As expected, the turn of the calendar has resulted in an uptick of activity around the NHL, the bulk of it coming away from the ice, including an early extension for Seattle GM Ron Francis and surgery for pending UFA Patrick Kane. We recap the most notable news in our key stories.
Treliving To Toronto: After parting ways with Kyle Dubas a couple of weeks ago, the Maple Leafs have found their new GM, hiring Brad Treliving for the role. The 53-year-old had been in the same role with Calgary for the last nine seasons before stepping aside at the end of the regular season. Treliving is no stranger to roster shakeups after making several changes of note for the Flames last year and will be tasked with determining if a core move needs to be made plus the future of head coach Sheldon Keefe. While Treliving is in charge now, it’s worth noting that he will not be permitted to be at the draft table later this month, a stipulation they agreed to before receiving permission to interview Treliving, whose deal with Calgary ran until the end of June.
Dubas To Pittsburgh: It didn’t take long for Dubas to find his next team as he has joined Pittsburgh as their President Of Hockey Operations. The term of the deal wasn’t officially released but Sportsnet’s Elliotte Friedman reports (video link) that it’s a seven-year agreement. Dubas had been GM in Toronto for the past five seasons, building a team that has been quite strong during the regular season but has struggled in the playoffs with just a single series victory. He’ll be asked to try to get the Penguins’ core back in the playoff picture after the team came up just short this season, resulting in the departures of Ron Hextall and Brian Burke. Dubas will hold GM duties as well for the time being but is expected to hire one later this summer.
Changes In Nashville: After a long review and search of the coaching options available, incoming Predators GM Barry Trotz opted to make a change behind the bench, firing John Hynes while hiring Andrew Brunette as their next head coach.
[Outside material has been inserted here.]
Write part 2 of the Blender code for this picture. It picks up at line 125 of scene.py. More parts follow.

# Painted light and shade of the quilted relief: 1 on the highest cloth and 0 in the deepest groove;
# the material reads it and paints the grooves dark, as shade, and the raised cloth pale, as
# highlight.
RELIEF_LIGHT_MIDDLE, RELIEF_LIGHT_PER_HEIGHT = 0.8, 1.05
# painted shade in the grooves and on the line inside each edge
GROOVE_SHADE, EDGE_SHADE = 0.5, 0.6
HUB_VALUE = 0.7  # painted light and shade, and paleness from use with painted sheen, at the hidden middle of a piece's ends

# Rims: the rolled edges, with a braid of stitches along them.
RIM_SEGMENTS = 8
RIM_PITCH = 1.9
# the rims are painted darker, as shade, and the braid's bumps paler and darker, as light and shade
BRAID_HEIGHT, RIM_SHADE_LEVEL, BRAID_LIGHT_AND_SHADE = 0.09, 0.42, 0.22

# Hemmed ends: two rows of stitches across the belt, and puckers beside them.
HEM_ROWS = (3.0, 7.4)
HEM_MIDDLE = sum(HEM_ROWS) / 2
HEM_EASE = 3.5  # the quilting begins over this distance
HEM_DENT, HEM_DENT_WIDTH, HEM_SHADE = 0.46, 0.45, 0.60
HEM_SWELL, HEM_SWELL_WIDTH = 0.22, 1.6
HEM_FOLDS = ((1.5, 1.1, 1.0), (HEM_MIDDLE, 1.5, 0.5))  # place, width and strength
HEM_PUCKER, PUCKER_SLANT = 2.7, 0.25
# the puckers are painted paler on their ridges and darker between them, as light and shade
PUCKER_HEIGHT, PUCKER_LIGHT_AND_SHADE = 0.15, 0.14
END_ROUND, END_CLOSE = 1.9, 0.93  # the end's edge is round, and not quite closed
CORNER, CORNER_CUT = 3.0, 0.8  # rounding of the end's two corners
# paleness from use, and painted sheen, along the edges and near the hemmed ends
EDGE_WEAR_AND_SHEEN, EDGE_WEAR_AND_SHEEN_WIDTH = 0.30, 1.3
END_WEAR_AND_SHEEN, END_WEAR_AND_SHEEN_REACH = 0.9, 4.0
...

Hynes spent a little over three seasons with the Preds, compiling a 134-95-18 record during the regular season but the team won just three of 14 playoff contests. The 48-year-old has just over 600 games under his belt including his time in New Jersey and if he doesn’t land a job this summer, his name will likely come up in midseason openings. As for Brunette, this will be his second time running an NHL bench after he coached Florida for the bulk of the 2021-22 campaign. Brunette was passed over for the full-time spot with the Panthers that summer, sending him to New Jersey as an associate coach. Trotz indicated that he’s hoping that Brunette can bring more of an offensive focus to the team, a stark contrast to his own philosophies when he was behind the bench.
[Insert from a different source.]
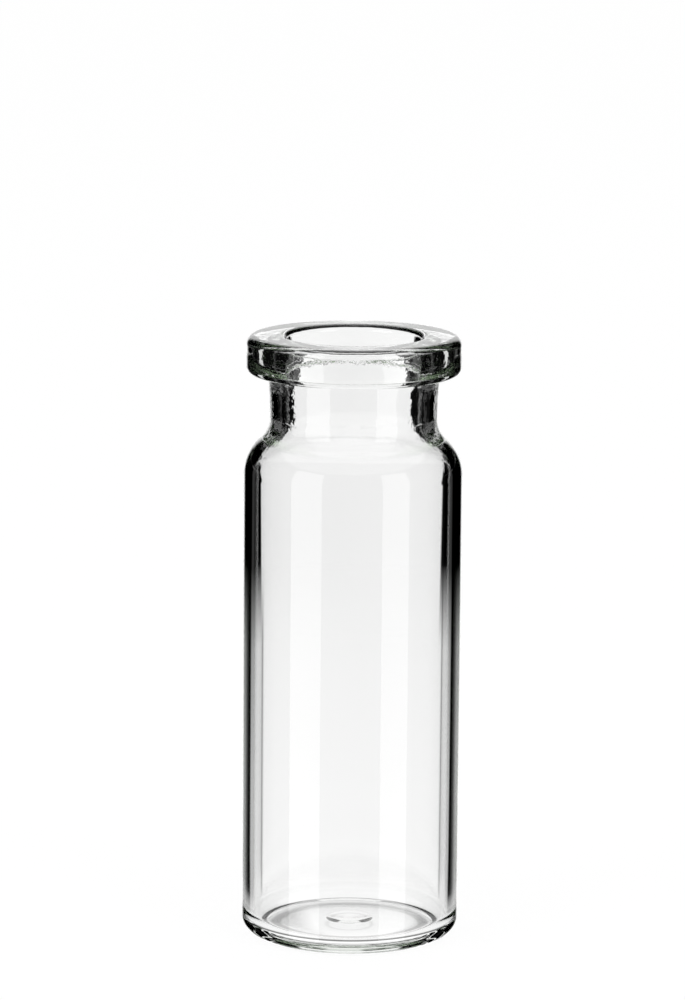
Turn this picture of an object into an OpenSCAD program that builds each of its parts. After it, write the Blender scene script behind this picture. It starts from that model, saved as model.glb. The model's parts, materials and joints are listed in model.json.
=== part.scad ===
// Crimp-neck sample vial, formed from one length of clear glass tube.
// The whole vial is a single turned section: a crown that a crimp cap grips,
// a short waisted neck, a round shoulder, a straight body and a base that is
// pushed up in the middle, so that the vial stands on a ring near its heel,
// with a small nub of glass below where the tube was closed.
// The axis is +Z, and the origin is the middle of the surface it stands on.

/* [Body] */
// Height of the vial, from the surface it stands on to its sealing face
vial_h = 56.8; // [40:0.1:90]
// Outer diameter of the body
body_d = 20.4; // [19:0.1:32]
// Thickness of the body's wall
wall = 1.05; // [0.7:0.05:1.5]

/* [Crown] */
// Outer diameter of the crown
crown_d = 20; // [18.5:0.1:22]
// Height of the crown
crown_h = 3.6; // [2.6:0.1:5]
// Rounding of the crown's upper edge
crown_top_r = 0.85; // [0.2:0.05:1.2]
// Rounding of the crown's lower edge
crown_low_r = 0.7; // [0.2:0.05:1.2]

/* [Mouth and neck] */
// Diameter of the bore through the crown and the neck
bore_d = 12.6; // [9:0.1:13.8]
// Rounding of the mouth, where the bore meets the sealing face
mouth_r = 0.65; // [0.2:0.05:0.9]
// Outer diameter of the neck at its waist
neck_d = 15.6; // [14.6:0.1:17.4]
// Height of the neck, from the shoulder's hollow curve to the crown
neck_h = 4.3; // [2:0.1:8]
// Height of the straight waist, at the bottom of the neck
waist_h = 0.5; // [0.2:0.1:1.6]
// Radius of the slow curve by which the neck widens above its waist
neck_flare_r = 31; // [20:1:120]

/* [Shoulder] */
// Radius of the hollow curve between the neck and the shoulder
shoulder_hollow_r = 2.4; // [1:0.1:5]
// Radius of the round curve between the shoulder and the body
shoulder_round_r = 4.3; // [2:0.1:8]

/* [Base] */
// Rounding of the heel, where the body meets the base
heel_r = 1.5; // [0.5:0.1:2.4]
// Thickness of the base
base_t = 0.85; // [0.6:0.05:2]
// Rounding inside the heel, where the wall meets the floor
floor_corner_r = 1.6; // [0.5:0.1:4]
// Diameter of the pushed-up middle of the base
pushup_d = 16.4; // [8:0.1:17]
// Rise of the pushed-up middle of the base
pushup_h = 0.55; // [0.4:0.05:1.5]
// Diameter of the small nub of glass under the middle of the base
nub_d = 4.6; // [2:0.1:7]
// How far that nub hangs down below the base
nub_h = 0.3; // [0.05:0.05:0.35]

/* [Hidden] */

$fn = 192;

body_r = body_d / 2;
body_inner_r = body_r - wall;
crown_r = crown_d / 2;
bore_r = bore_d / 2;
neck_r = neck_d / 2;

crown_low_z = vial_h - crown_h;
neck_low_z = crown_low_z - neck_h;

// Height at which the round curve of the shoulder starts, inside and outside
shoulder_z = neck_low_z - step_h(body_r - neck_r, shoulder_hollow_r, shoulder_round_r);

// The inside of the shoulder lies one wall in from the outside
inner_round_r = shoulder_round_r - wall;
inner_hollow_r = shoulder_hollow_r + wall;
bore_low_z = shoulder_z + step_h(body_inner_r - bore_r, inner_hollow_r, inner_round_r);

// Spheres of which the pushed-up middle and the nub below it are caps
pushup_r = cap_radius(pushup_d, pushup_h);
nub_r = cap_radius(nub_d, nub_h);

// Radius of the sphere whose cap has diameter d and rise h
function cap_radius(d, h) = (d * d / 4 + h * h) / (2 * h);

// How far each arc turns, in degrees, where a hollow arc runs into a round arc
// and the two step outwards by step; a wider step leaves a flat between them
function step_turn(step, hollow_r, round_r) =
    acos(max(0, 1 - step / (hollow_r + round_r)));

// Height of the two arcs together
function step_h(step, hollow_r, round_r) =
    (hollow_r + round_r) * sin(step_turn(step, hollow_r, round_r));

// Part of the section from the axis out to radius r, from height z0 to z1
module column(r, z0, z1) {
    translate([0, z0]) square([r, z1 - z0]);
}

// Disc of the section, centred at radius r and height z
module disc(radius, r, z) {
    translate([r, z]) circle(radius);
}

// Column whose lower and upper edges are rounded by a disc at each corner; a
// disc so large that it crosses the axis is cut off there
module rounded_column(r, z0, z1, low_edge_r, top_edge_r) {
    column(r, z0 + low_edge_r, z1 - top_edge_r);
    column(r - low_edge_r, z0, z1 - top_edge_r);
    column(r - top_edge_r, z0 + low_edge_r, z1);
    intersection() {
        column(2 * r, z0 - r, z1 + r);
        union() {
            disc(low_edge_r, r - low_edge_r, z0 + low_edge_r);
            disc(top_edge_r, r - top_edge_r, z1 - top_edge_r);
        }
    }
}

// Foot of a column of radius r: from its side, a hollow arc that starts at
// height z1 turns outwards by turn degrees, and the foot goes down to z0
module hollow_foot(r, z0, z1, hollow_r, turn) {
    difference() {
        column(r + hollow_r * (1 - cos(turn)), z0, z1);
        disc(hollow_r, r + hollow_r, z1);
    }
}

// Crown: a bead with rounded edges
module crown_section() {
    rounded_column(crown_r, crown_low_z, vial_h, crown_low_r, crown_top_r);
}

// Neck: straight at its waist and slightly wider below the crown
module neck_section() {
    flare_z = neck_low_z + waist_h;
    flare_turn = asin((crown_low_z - flare_z) / neck_flare_r);
    column(neck_r, shoulder_z, vial_h - crown_top_r);
    difference() {
        column(
            neck_r + neck_flare_r * (1 - cos(flare_turn)),
            flare_z, crown_low_z + crown_low_r
        );
        disc(neck_flare_r, neck_r + neck_flare_r, flare_z);
    }
}

// Shoulder and body, with the heel below and the neck's foot on top
module body_section() {
    turn = step_turn(body_r - neck_r, shoulder_hollow_r, shoulder_round_r);
    hollow_foot(neck_r, shoulder_z, neck_low_z, shoulder_hollow_r, turn);
    rounded_column(
        body_r, 0, shoulder_z + shoulder_round_r, heel_r, shoulder_round_r
    );
}

// Nub under the middle of the base, where the glass closed last
module nub_section() {
    intersection() {
        column(nub_d / 2, 0, pushup_h + base_t / 2);
        disc(nub_r, 0, pushup_h - nub_h + nub_r);
    }
}

// Everything inside the outer surface
module outer_section() {
    crown_section();
    neck_section();
    difference() {
        body_section();
        disc(pushup_r, 0, pushup_h - pushup_r);
    }
    nub_section();
}

// The space inside, from the floor out through the mouth
module inner_section() {
    turn = step_turn(body_inner_r - bore_r, inner_hollow_r, inner_round_r);
    difference() {
        rounded_column(
            body_inner_r, base_t, shoulder_z + inner_round_r,
            floor_corner_r, inner_round_r
        );
        disc(pushup_r + base_t, 0, pushup_h - pushup_r);
    }
    hollow_foot(bore_r, shoulder_z, bore_low_z, inner_hollow_r, turn);
    column(bore_r, shoulder_z, vial_h + mouth_r);
    difference() {
        column(bore_r + mouth_r, vial_h - mouth_r, vial_h + mouth_r);
        disc(mouth_r, bore_r + mouth_r, vial_h - mouth_r);
    }
}

module vial() {
    color([0.9, 0.94, 0.93, 0.35])
    rotate_extrude()
    difference() {
        outer_section();
        inner_section();
    }
}

vial();
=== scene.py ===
import json
import math

import bmesh
import bpy
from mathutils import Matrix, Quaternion, Vector, noise
from mathutils.geometry import intersect_sphere_sphere_2d


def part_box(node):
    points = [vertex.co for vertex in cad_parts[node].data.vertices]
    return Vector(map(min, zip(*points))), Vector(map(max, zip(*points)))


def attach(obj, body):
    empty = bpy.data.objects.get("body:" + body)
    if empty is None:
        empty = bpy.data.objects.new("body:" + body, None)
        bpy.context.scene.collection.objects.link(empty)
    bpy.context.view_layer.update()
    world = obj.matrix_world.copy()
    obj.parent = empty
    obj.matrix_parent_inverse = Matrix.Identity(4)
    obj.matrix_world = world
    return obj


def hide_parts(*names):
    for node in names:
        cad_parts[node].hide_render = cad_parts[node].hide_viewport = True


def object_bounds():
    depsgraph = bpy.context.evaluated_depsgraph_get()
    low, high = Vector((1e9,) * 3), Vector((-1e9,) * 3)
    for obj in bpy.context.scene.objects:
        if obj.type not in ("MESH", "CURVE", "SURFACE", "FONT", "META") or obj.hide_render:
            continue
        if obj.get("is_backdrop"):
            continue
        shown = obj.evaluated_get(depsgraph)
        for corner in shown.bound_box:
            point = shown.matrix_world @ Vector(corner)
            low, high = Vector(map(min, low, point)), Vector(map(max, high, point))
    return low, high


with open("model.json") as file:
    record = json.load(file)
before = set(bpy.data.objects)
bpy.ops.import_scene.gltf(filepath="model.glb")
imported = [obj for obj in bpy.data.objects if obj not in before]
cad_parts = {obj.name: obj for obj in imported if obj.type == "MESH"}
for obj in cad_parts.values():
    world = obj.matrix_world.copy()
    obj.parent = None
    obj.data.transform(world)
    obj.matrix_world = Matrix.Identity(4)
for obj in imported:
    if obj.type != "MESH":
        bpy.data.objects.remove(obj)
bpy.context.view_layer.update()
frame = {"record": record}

scene = bpy.context.scene
MM = 0.001


# ---------------------------------------------------------------- the vial
# The vial is one piece of clear borosilicate glass, formed from drawn tube. Its
# crown, neck and shoulder were heated and rolled, which left them rippled. The
# base was closed in the flame over a low push-up, and a nub of glass stayed.

# The frame gives the outer sizes, the crown and the bore. The rest are the
# part's own sizes.
low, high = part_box("vial")
mounts = {mount["name"]: mount for mount in frame["record"]["mounts"]}
HEIGHT = high[2]
BODY_RADIUS = high[0]
WALL = 1.05 * MM
CROWN_RADIUS = mounts["crown"]["dims"]["r_mm"] * MM
CROWN_HEIGHT = 3.6 * MM
CROWN_TOP_EDGE = 0.85 * MM
CROWN_LOW_EDGE = 0.7 * MM
BORE_RADIUS = mounts["mouth"]["dims"]["r_mm"] * MM
MOUTH_EDGE = 0.65 * MM
NECK_RADIUS = 7.8 * MM
NECK_HEIGHT = 4.3 * MM
WAIST_HEIGHT = 0.5 * MM
NECK_FLARE = 31 * MM
SHOULDER_HOLLOW = 2.4 * MM
SHOULDER_ROUND = 4.3 * MM
HEEL = 1.5 * MM
BASE = 0.85 * MM
FLOOR_CORNER = 1.6 * MM
PUSH_UP_RADIUS = 8.2 * MM
PUSH_UP_RISE = 0.55 * MM
NUB_RADIUS = 2.3 * MM
NUB_DROP = 0.3 * MM


class Section:
    """Half of the vial's section, drawn in the XZ plane from point to point, with
    each line or arc in a number of steps."""

    def __init__(self, radius, height):
        self.mesh = bmesh.new()
        self.tip = self.mesh.verts.new((radius, 0, height))

    def straight(self, radius, height, steps=1):
        move = Vector((radius, 0, height)) - self.tip.co
        self.spin(Vector((0, 0, 0)), 0, steps, move / steps)

    def arc(self, centre, degrees, steps):
        """Turns about centre (radius, height); positive degrees turn the
        tip from the axis side up and over towards the outside."""
        self.spin(Vector((centre[0], 0, centre[1])), math.radians(degrees), steps)

    def spin(self, centre, angle, steps, move=Vector((0, 0, 0))):
        made = bmesh.ops.spin(
            self.mesh, geom=[self.tip], cent=centre, axis=(0, 1, 0),
            dvec=move, angle=angle, steps=steps, use_merge=False, use_duplicate=False,
        )
        self.tip = next(v for v in made["geom_last"] if isinstance(v, bmesh.types.BMVert))


def cap_radius(radius, rise):
    """Radius of the sphere whose cap has that radius and rise."""
    return (radius**2 + rise**2) / (2 * rise)


def step_turn(step, hollow, rounded):
    """Degrees that two arcs turn, one into the other, to step out by step."""
    return math.degrees(math.acos(1 - step / (hollow + rounded)))


def meeting(centre, radius, other, other_radius):
    """The outer of the two points where two circles cross."""
    return max(intersect_sphere_sphere_2d(centre, radius, other, other_radius), key=lambda point: point.x)


def degrees_out(radius, circle):
    """How far round a circle on the axis that radius is."""
    return math.degrees(math.asin(radius / circle))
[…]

More Coaching Moves: The Capitals were actually the first team to bring in their new bench boss, bringing in Spencer Carbery on a four-year contract. It’s the second stint with Washington for the 41-year-old who was the head coach for their AHL affiliate in Hershey for three years before leaving to serve as an assistant with Toronto for the last two seasons. He is the fourth first-time hire out of Washington’s last six head coaches. Meanwhile, the Blue Jackets appear to have their next coach as veteran Mike Babcock is set to return behind an NHL bench for the first time since 2019-20. The 60-year-old has a 700-418-183 record over parts of 17 seasons and will be tasked with turning around a Columbus franchise that improved on paper last summer but dropped to the bottom of the Eastern Conference. The hire is expected to be made official next month once his contract with Toronto expires.
Gibson Hoping For A Trade: The goaltending market this summer just got a bit more interesting following a report that Ducks netminder John Gibson indicated to the team last month that he’d like a change of scenery. The 29-year-old was one of the top goalies in the league a few years ago but as Anaheim has struggled, so has he as he posted a 3.99 GAA with a .899 SV% this season while leading the league in goals allowed and losses. However, on a more competitive win-now franchise, there’s reason to hope that he could turn things around. Gibson has four years left on his contract at a $6.4MM cap charge so the Ducks may have to retain salary or take a contract back to help facilitate a move.